“Brevet” is a collaboration between Jörgen Pettersson, one of the most respected saxophone players in contemporary music, and Håkan Lidbo. The album is built around the recordings from one afternoon’s improvisations. The dynamic, acoustic recordings of Jörgen’s saxophones filtered, edited and manipulated through Håkan’s electronics.

Live at Musikverein, Wien:



Qs to Håkan:

Who are you and what’s your story?

My name is Håkan Lidbo and I’m a music producer, song-writer, radio- and TV producer, festival curator, smartphone app producer… and so forth…

How did you get to where you are right now?

I’ve released almost 300 records over 20 years and played live at most civilized places where people enjoy electronic music. I’ve also worked on a record label for some years and now I run a publishing company representing some of the finest experimental electronic artists in Sweden.

What is this record about?

It’s a musical dialogue. The sound possibilities of the saxophones inspire and feed the electronics and the other way. It’s also a conversation, a musical discussion, between me and Jörgen, about how we relate to music.

Please describe the recording process.

All sound material was recorded one afternoon in Studio 53, the home of Stockholm Saxophone Quartet. Then the material was edited and processe in Container Studios. When we play live, we repeat this process bu the opposite way. Sort of.

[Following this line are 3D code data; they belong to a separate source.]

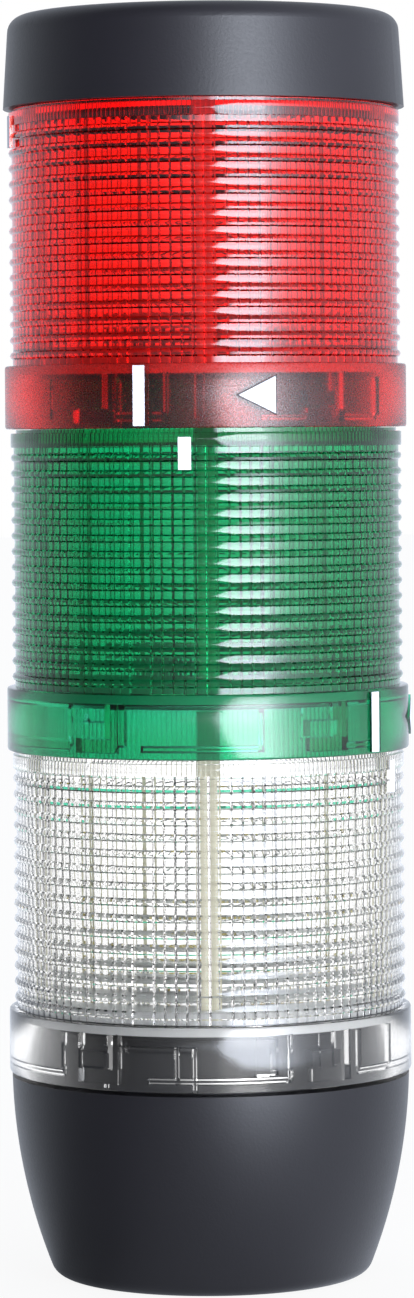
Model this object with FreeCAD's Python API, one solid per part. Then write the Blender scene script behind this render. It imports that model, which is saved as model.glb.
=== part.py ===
"""Modular stack light for a machine: a black base, three light modules and a black cap.

Each light module is one transparent moulding, with a smooth collar at its foot, a ribbed lens
and a neck on top. The collar of each piece fits over the neck below and locks by a short
clockwise turn, seen from above. Five brass rails in each module carry the circuits upwards, and
each module stands one circuit, a fifth of a turn, round from the module below it.

Millimetres and degrees. +Z is up, the origin is the centre of the base's underside, and
angles round the stack are counted from the front (-Y), anticlockwise seen from above.
"""
import FreeCAD, Part
import math
import os
from FreeCAD import Vector

# ---- the stack
MODULE_RADIUS = 35.0          # outside of a collar
BASE_HEIGHT = 35.6            # from the underside to the foot of the first collar
COLLAR_HEIGHT = 11.0
LENS_HEIGHT = 44.1            # ribbed lens and its smooth top band
JOINT_GAP = 0.7               # shadow gap under each collar and under the cap
CIRCUITS = 5                  # rails, bayonet lugs and stacking positions in one turn
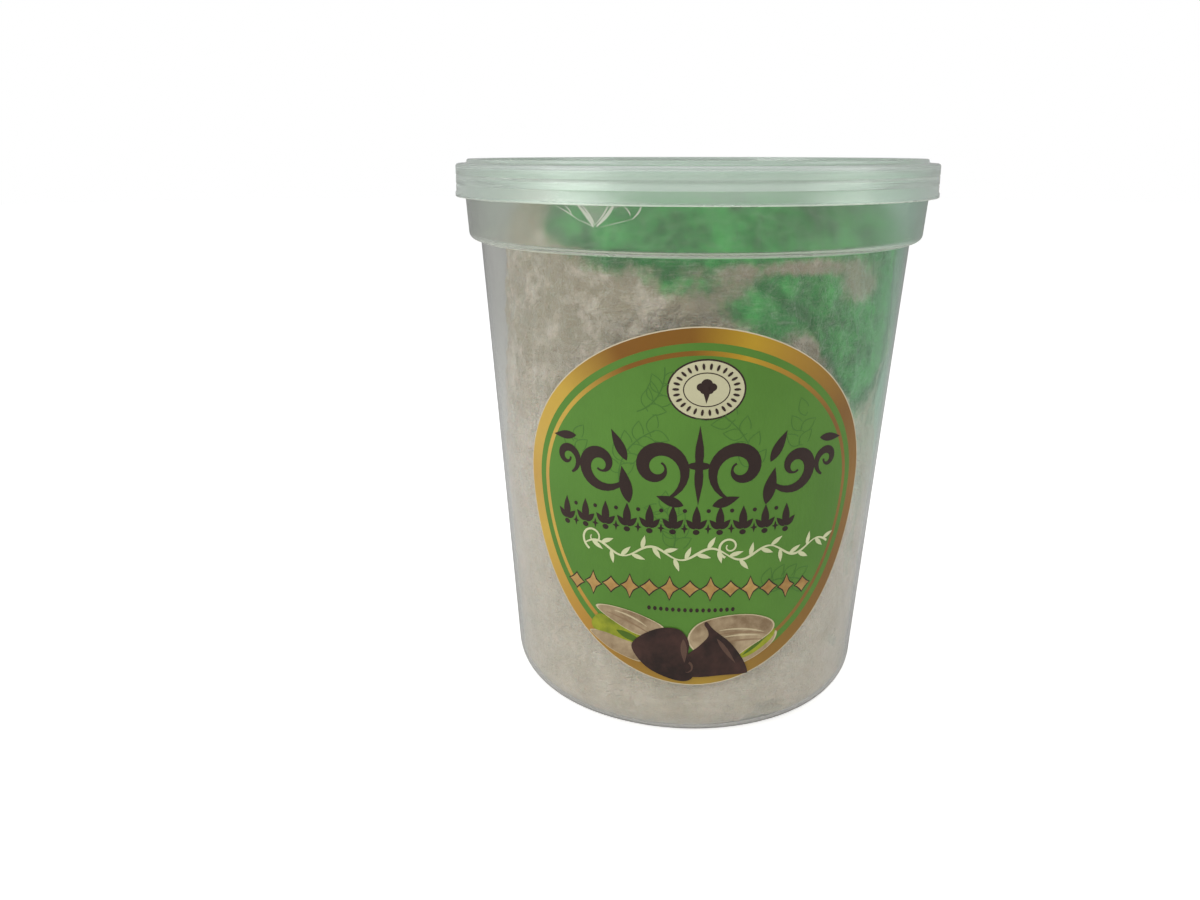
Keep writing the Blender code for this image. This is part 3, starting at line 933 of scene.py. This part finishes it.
def make_flap():
    """A crumpled V of film against the collar: a thin sheet, and the bright ridges where it is folded."""
    pick_nothing()
    columns = 26
    bpy.ops.mesh.primitive_grid_add(x_subdivisions=columns, y_subdivisions=6, size=2.0)
    sheet = bpy.context.object
    for vertex in sheet.data.vertices:
        across, up = vertex.co.x, (vertex.co.y + 1) / 2
        column = round((across + 1) / 2 * columns)
        foot = 124.2 * MM + 4.6 * MM * abs(across) ** 0.8
        height = foot + (129.6 * MM - foot) * up
        spread = across * (0.35 + 0.65 * up)
        lift = (0.12 if column % 2 else -0.12) * (0.2 + 0.8 * up) * MM
        vertex.co = on_collar(-20.5 + 11.5 * spread, height, 0.45 * MM - lift)
    settle(sheet, "SOLIDIFY", thickness=0.03 * MM, offset=0.0)
    face_outwards(sheet)
    smooth(sheet, 15)
    hand_over(sheet, "film_flap", (FOLDED_FILM,), "bag_film")

    ridges = []
    for start_turn, start_height, end_turn, end_height, half_width in FLAP_RIDGES:
        ridge = flat_shape(stroke([(t / 8, 0.0) for t in range(9)], lambda t: 1.0))
        for vertex in ridge.data.vertices:
            part = vertex.co.x
            bend = 0.35 * math.sin(math.pi * part)
            turn = start_turn + (end_turn - start_turn) * part + bend
            height = start_height + (end_height - start_height) * part
            across = vertex.co.y * half_width * (0.5 + math.sin(math.pi * part))
            vertex.co = on_collar(turn + across, height * MM, 0.22 * MM)
        settle(ridge, "SOLIDIFY", thickness=0.05 * MM, offset=0.0)
        face_outwards(ridge)
        ridges.append(ridge)
    hand_over(join(ridges), "film_flap_folds", (FOLD_GLINT,), "bag_film")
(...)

How do you perform this live?

I feed the sounds from Jörgen’s saxophones into my computer. I’ve created series of loop processors in Ableton live and build rhythm patterns from the sounds he create in the moment. Adn those rhythm inspire Jörgen to play new things.

What was the most difficult with this project?

No difficulties really. Except to reach out. To get people interested in an album that consist only of sounds from three saxophones, treated through a laptop computer. But even though the album is created from some sort of dogma, it’s very versatile and there are thousands of weird sounds to discover. All coming from these beautiful instruments.

What does the title ”Brevet” mean?

It means ”The Letter” which reffers to a letter I sent to Jörgen I think like 16 years ago. I saw him perform on some show on TV and I was deeply impressed. So I wrote him a letter and told him about the music I was doing then. And also a cassette with some examples, suggesting a collaboration of some sort. Off course Jörgen never replied. My demos probably sounded like shit. But then we met in 2010 somewhere in Stockholm and started talking. Jörgen remembered me and the letter. He still has it today, somewhere in one of many unmarked boxes at his attic. We decided we should try to collaborate somehow – and now we’re here. The first album is out and in a way it’s thanks to that letter.

Why should I buy this record?

Because I think it might be inspiring to hear our way of making music. You will definitely be amazed by Jörgens innovative way of treating his instruments. And you will hear chamber music at its best. At least that’s what I think.